We opened our first one in Danville, Va., in 1975 in an old Rich’s Hamburgers building. We served the same way we had in a Pizzaville. We baked the biscuits in advance, loaded them plain or with ham and sausage and stored them in plastic containers. When we got the order, we rang it up, turned around and put the biscuits in a small countertop pizza oven to reheat, got the beverages, took the warmed biscuits out of the oven, wrapped them, served them and made the change. It was pretty efficient, and the biscuits were always warm. Later, we set up our Biscuitvilles with service similar to a Wendy’s, including the drive-through window. We baked the biscuits on a conveyor oven as they were sold and held them warm until we got the order. Then we assembled the biscuit with just about anything you can think of that goes with a biscuit: ham, sausage, cubed steak, fried chicken, cheese, lettuce and tomato, etc. We also had platters with ham or sausage, eggs, biscuits and grits or any other side order our customers wanted. We have the freshest biscuits in the industry.
One of the high points in our business was opening our Biscuitville in North Asheboro. We opened there doing $12,000 a week, and that was big. What I should have done when we opened it is to have dropped everything else and concentrated on Biscuitville. Instead, like a true entrepreneur, I tried about a dozen different things. No use listing them: The point is, when you stumble on something that really works, you should concentrate on that, almost single-minded, like you’re running in a straight line. Later we converted all of our Pizzavilles to Biscuitvilles and concentrated on expanding.

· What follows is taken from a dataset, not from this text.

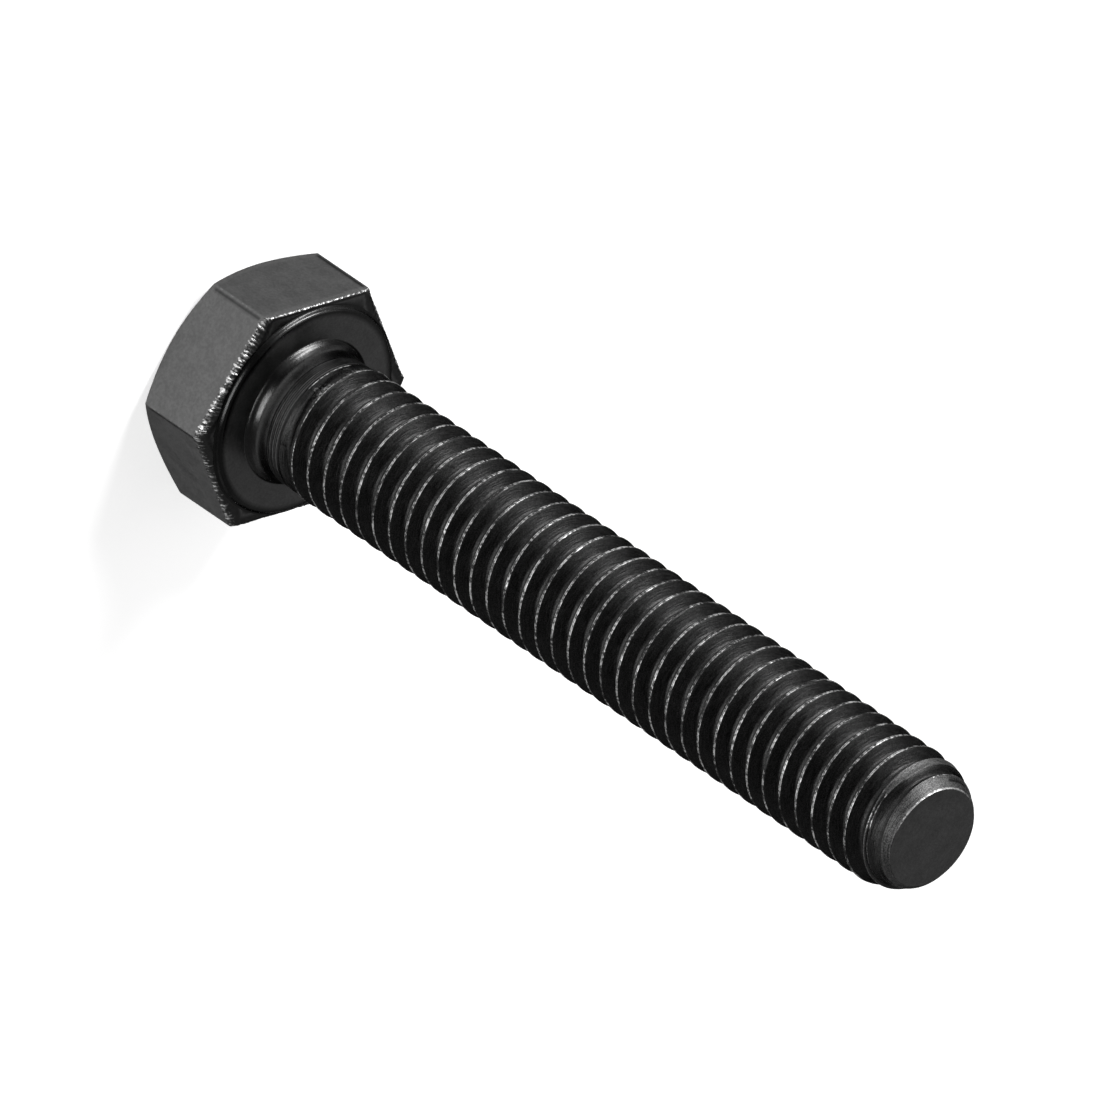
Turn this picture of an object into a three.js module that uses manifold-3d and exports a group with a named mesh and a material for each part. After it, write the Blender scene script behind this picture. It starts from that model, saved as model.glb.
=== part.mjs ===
// Hex bolt: metric M6 x 1 coarse, right-hand, threaded to the head, black-oxide steel.
// Millimetres. The head's top face lies on the XY plane, a head corner is on +X, and +Z runs along the
// shank to the tip. The real bolt is one piece of forged and rolled steel, so there is one node.
import * as THREE from 'three';
import { mergeVertices } from 'three/addons/utils/BufferGeometryUtils.js';
import Module from 'manifold-3d';

const wasm = await Module();
wasm.setup();

// Head
const HEAD_HEIGHT = 4.0; // top face to bearing face
const ACROSS_FLATS = 9.64;
const CHAMFER_CIRCLE = 9.4; // diameter of the flat top inside the chamfer
const CHAMFER_SLOPE = Math.tan(THREE.MathUtils.degToRad(30));
const BASE_CORNER_RADIUS = 5.36; // the corners are blunted where they meet the washer-face side
const BASE_CORNER_HEIGHT = 0.35;
const WASHER_FACE_DIAMETER = 9.0;
const WASHER_FACE_HEIGHT = 0.2;
const WASHER_BEVEL = 0.1;

// Shank
const LENGTH = 38.6; // bearing face to tip face
const FILLET_RADIUS = 3.22; // where the fillet leaves the bearing face
const NECK_RADIUS = 2.86;
const FILLET_LENGTH = 0.9;
const FILLET_STEPS = 6;
const FILLET_POWER = 2.4; // how quickly the fillet closes on the neck
const NECK_END = 1.8; // above the bearing face
const SHOULDER_LENGTH = 0.2; // neck to full thread blank

// Thread: the ISO 60 degree basic profile
const THREAD_DIAMETER = 5.97;
const PITCH = 1.0;
const CREST_FLAT = PITCH / 8;
const ROOT_FLAT = PITCH / 4;
const FLANK_SLOPE = Math.tan(THREE.MathUtils.degToRad(30));
const CREST_ON_X = 0.73; // a crest passes +X at this height above the bearing face
const RUNOUT_START = 0.5; // turns past +X where the groove begins to bite
const RUNOUT_TURNS = 0.3; // from there to full depth
const OVERCUT = 0.08; // the groove cutter stands this far out of the crest
const GROOVE_PAST_TIP = 0.6;

// Tip: distance back from the tip face, and radius there
const TIP_RADIUS = 2.2;
const TIP_CHAMFER = [[0.54, 2.56], [0.9, 2.72], [1.26, 2.85], [1.65, 2.93], [2.0, THREAD_DIAMETER / 2]];

const HEAD_SEGMENTS = 48;
const THREAD_SEGMENTS = 20; // per turn

const CREST_RADIUS = THREAD_DIAMETER / 2;
const THREAD_DEPTH = (PITCH - CREST_FLAT - ROOT_FLAT) / 2 / FLANK_SLOPE;
const ROOT_RADIUS = CREST_RADIUS - THREAD_DEPTH;
const TIP = HEAD_HEIGHT + LENGTH;

const MERGE_TOLERANCE = 1e-5;

// A closed manifold from a three.js geometry: seams merged and empty triangles dropped.
function solid(geometry) {
  const bare = geometry.clone();
  for (const name of Object.keys(bare.attributes)) if (name !== 'position') bare.deleteAttribute(name);
  const merged = mergeVertices(bare, MERGE_TOLERANCE);
  const index = merged.index.array;
  const triangles = [];
  for (let i = 0; i < index.length; i += 3) {
    const [a, b, c] = [index[i], index[i + 1], index[i + 2]];
    if (a !== b && b !== c && c !== a) triangles.push(a, b, c);
  }
  return new wasm.Manifold(new wasm.Mesh({
    numProp: 3,
    vertProperties: new Float32Array(merged.attributes.position.array),
    triVerts: new Uint32Array(triangles),
  }));
}

// A flat-shaded three.js geometry from a manifold.
function geometryOf(manifold) {
  const mesh = manifold.getMesh();
  const geometry = new THREE.BufferGeometry();
  geometry.setAttribute('position', new THREE.BufferAttribute(new Float32Array(mesh.vertProperties), 3));
  geometry.setIndex(new THREE.BufferAttribute(new Uint32Array(mesh.triVerts), 1));
  const flat = geometry.toNonIndexed();
  flat.computeVertexNormals();
  return flat;
}

// A solid of revolution about Z from [radius, height] pairs, both ends on the axis.
function turned(profile, segments) {
  const points = profile.map(([radius, height]) => new THREE.Vector2(radius, height));
  return solid(new THREE.LatheGeometry(points, segments).rotateX(Math.PI / 2));
}

// The head's six flats: a hexagonal prism up to the washer face, with a corner on +X.
function hexPrism() {
  const height = HEAD_HEIGHT - WASHER_FACE_HEIGHT;
  const corner = ACROSS_FLATS / 2 / Math.cos(Math.PI / 6);
  const prism = new THREE.CylinderGeometry(corner, corner, height, 6);
  prism.rotateX(Math.PI / 2).rotateZ(Math.PI / 2).translate(0, 0, height / 2);
  return solid(prism);
}

// The turned envelope that chamfers the head's top and blunts its corners at the washer-face side.
function headEnvelope() {
  const widest = ACROSS_FLATS;
  const base = HEAD_HEIGHT - WASHER_FACE_HEIGHT;
  return turned([
    [0, 0],
    [CHAMFER_CIRCLE / 2, 0],
    [widest, (widest - CHAMFER_CIRCLE / 2) * CHAMFER_SLOPE],
    [widest, base - BASE_CORNER_HEIGHT * (widest - BASE_CORNER_RADIUS)],
    [BASE_CORNER_RADIUS, base],
    [0, base],
  ], HEAD_SEGMENTS);
}

// The washer face under the head, with the fillet and plain neck that lead to the thread.
function washerFaceAndNeck() {
  const rim = WASHER_FACE_DIAMETER / 2;
  const profile = [
    [0, HEAD_HEIGHT / 2],
    [rim + WASHER_BEVEL, HEAD_HEIGHT / 2],
    [rim + WASHER_BEVEL, HEAD_HEIGHT - WASHER_BEVEL],
    [rim, HEAD_HEIGHT],
  ];
  for (let i = 0; i <= FILLET_STEPS; i += 1) {
    const along = i / FILLET_STEPS;
    const radius = NECK_RADIUS + (FILLET_RADIUS - NECK_RADIUS) * (1 - along) ** FILLET_POWER;
    profile.push([radius, HEAD_HEIGHT + along * FILLET_LENGTH]);
  }
  profile.push([NECK_RADIUS, HEAD_HEIGHT + NECK_END], [0, HEAD_HEIGHT + NECK_END]);
  return turned(profile, HEAD_SEGMENTS);
}

// The plain bar that the thread is formed on, with its chamfered tip.
function threadBlank() {
  const shoulder = HEAD_HEIGHT + NECK_END;
  const tip = TIP_CHAMFER.map(([back, radius]) => [radius, TIP - back]).reverse();
  return turned([
    [0, HEAD_HEIGHT],
    [ROOT_RADIUS, HEAD_HEIGHT],
    [NECK_RADIUS, shoulder],
    [CREST_RADIUS, shoulder + SHOULDER_LENGTH],
    ...tip,
    [TIP_RADIUS, TIP],
    [0, TIP],
  ], THREAD_SEGMENTS);
}

// The root line of the thread groove: a right-hand helix that lifts out of the bar at its start. Its frames
// are radial and axial, so that a groove section stays in the plane through the bolt's axis.
class ThreadHelix extends THREE.Curve {
  constructor(start, turns) {
    super();
    this.start = start;
    this.turns = turns;
  }

  angle(t) {
    return t * this.turns * Math.PI * 2;
  }

  getPoint(t, target = new THREE.Vector3()) {
    const turn = t * this.turns;
    const runout = THREE.MathUtils.clamp(1 - (turn - RUNOUT_START) / RUNOUT_TURNS, 0, 1);
    const lift = runout * (THREAD_DEPTH + OVERCUT / 2);
    const radius = ROOT_RADIUS + lift;
    const angle = this.angle(t);
    return target.set(radius * Math.cos(angle), radius * Math.sin(angle), this.start + turn * PITCH);
  }

  // Equal steps of t are equal steps of angle, which keeps every section on a facet corner of the bar.
  getSpacedPoints(divisions) {
    return this.getPoints(divisions);
  }

  computeFrenetFrames(segments) {
    const frames = { tangents: [], normals: [], binormals: [] };
    for (let i = 0; i <= segments; i += 1) {
      const angle = this.angle(i / segments);
      frames.tangents.push(new THREE.Vector3(-Math.sin(angle), Math.cos(angle), 0));
      frames.normals.push(new THREE.Vector3(Math.cos(angle), Math.sin(angle), 0));
      frames.binormals.push(new THREE.Vector3(0, 0, -1));
    }
    return frames;
  }
}

// The volume that the thread groove takes out of the bar.
function threadGroove() {
  const start = HEAD_HEIGHT + CREST_ON_X + PITCH / 2; // midway between two crests
  const turns = Math.ceil((TIP + GROOVE_PAST_TIP - start) / PITCH);
  const mouth = (PITCH - CREST_FLAT) / 2 + OVERCUT * FLANK_SLOPE;
  const section = new THREE.Shape([
    new THREE.Vector2(0, -ROOT_FLAT / 2),
    new THREE.Vector2(THREAD_DEPTH + OVERCUT, -mouth),
    new THREE.Vector2(THREAD_DEPTH + OVERCUT, mouth),
    new THREE.Vector2(0, ROOT_FLAT / 2),
  ]);
  return solid(new THREE.ExtrudeGeometry(section, {
    steps: turns * THREAD_SEGMENTS,
    bevelEnabled: false,
    extrudePath: new ThreadHelix(start, turns),
  }));
}

function blackOxideSteel() {
  return new THREE.MeshStandardMaterial({ color: 0x3a3a3d, roughness: 0.42, metalness: 0.95 });
}

function hexBolt() {
  const head = hexPrism().intersect(headEnvelope());
  const shank = threadBlank().subtract(threadGroove());
  const bolt = head.add(washerFaceAndNeck()).add(shank);
  const mesh = new THREE.Mesh(geometryOf(bolt), blackOxideSteel());
  mesh.name = 'hex_bolt';
  return mesh;
}

const part = new THREE.Group();
part.name = 'hex_bolt_part';
part.add(hexBolt());

export default part;
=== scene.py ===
"""Looks for the hex bolt: one forged, rolled and blackened M6 x 1 bolt, standing on its head."""

import math

import bpy
from mathutils import Matrix, Vector, noise


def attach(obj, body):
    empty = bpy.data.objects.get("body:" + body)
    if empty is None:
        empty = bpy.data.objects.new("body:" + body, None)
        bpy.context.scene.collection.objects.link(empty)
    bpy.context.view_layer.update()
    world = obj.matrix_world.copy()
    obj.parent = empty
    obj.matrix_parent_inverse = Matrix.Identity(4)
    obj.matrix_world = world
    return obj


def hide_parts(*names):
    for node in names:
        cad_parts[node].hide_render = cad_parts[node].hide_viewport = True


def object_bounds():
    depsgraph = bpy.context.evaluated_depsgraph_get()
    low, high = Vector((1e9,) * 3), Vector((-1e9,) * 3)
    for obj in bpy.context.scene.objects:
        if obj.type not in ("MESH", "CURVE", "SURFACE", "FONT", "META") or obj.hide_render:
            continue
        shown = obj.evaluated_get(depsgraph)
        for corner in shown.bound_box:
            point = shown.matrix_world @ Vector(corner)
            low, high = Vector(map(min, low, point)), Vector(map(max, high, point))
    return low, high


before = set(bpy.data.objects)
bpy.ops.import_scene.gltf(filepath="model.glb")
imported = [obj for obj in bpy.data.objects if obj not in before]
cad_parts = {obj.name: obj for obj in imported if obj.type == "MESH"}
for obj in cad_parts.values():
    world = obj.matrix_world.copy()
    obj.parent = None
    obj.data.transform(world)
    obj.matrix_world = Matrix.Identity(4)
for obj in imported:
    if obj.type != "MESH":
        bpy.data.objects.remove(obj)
cad_low, cad_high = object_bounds()

MM = 0.001
TAU = 2 * math.pi
SIDES = 6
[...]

Fran and Burney never worked much growing up. They asked me any number of times if they could get a job. I told them a lot of kids needed jobs and that at the time they did not; they should let the other kids get the jobs. I also told them that if we ever needed the income, I would tell them, and they could get a job. When they went to work, they would work long enough. Meanwhile, they both worked in the Biscuitvilles and The Cutting Board for enough time to see what it was like. I paid them both separately so it would not penalize the managers, who worked on profit share. Burney runs the company now: second generation. He is already planning for possible third- and fourth-generation succession. Incidentally, Burney entered the business kind of through the back door. He started his own Spaghetti Bowl, but there was not enough demand in our area for a just-spaghetti restaurant. So he closed it down and helped me find Biscuitville locations and then just worked his way into running the business.
As you can see, it took quite some time to go from flour salesman to bread store to pizza to biscuits. There is no substitute for the amount of personal time it takes to get a successful business started. But most businesses are not successful, no matter how much time a person puts in; most businesses fail. Income must exceed outgo or outgo must be less than income. Our operators are compensated entirely on the performance of their Biscuitville stores. At the beginning of the year, they are assigned a percentage for their cost. Everything below that percentage is their profit share. In 2006–07 our average operator made almost $100,000 a year.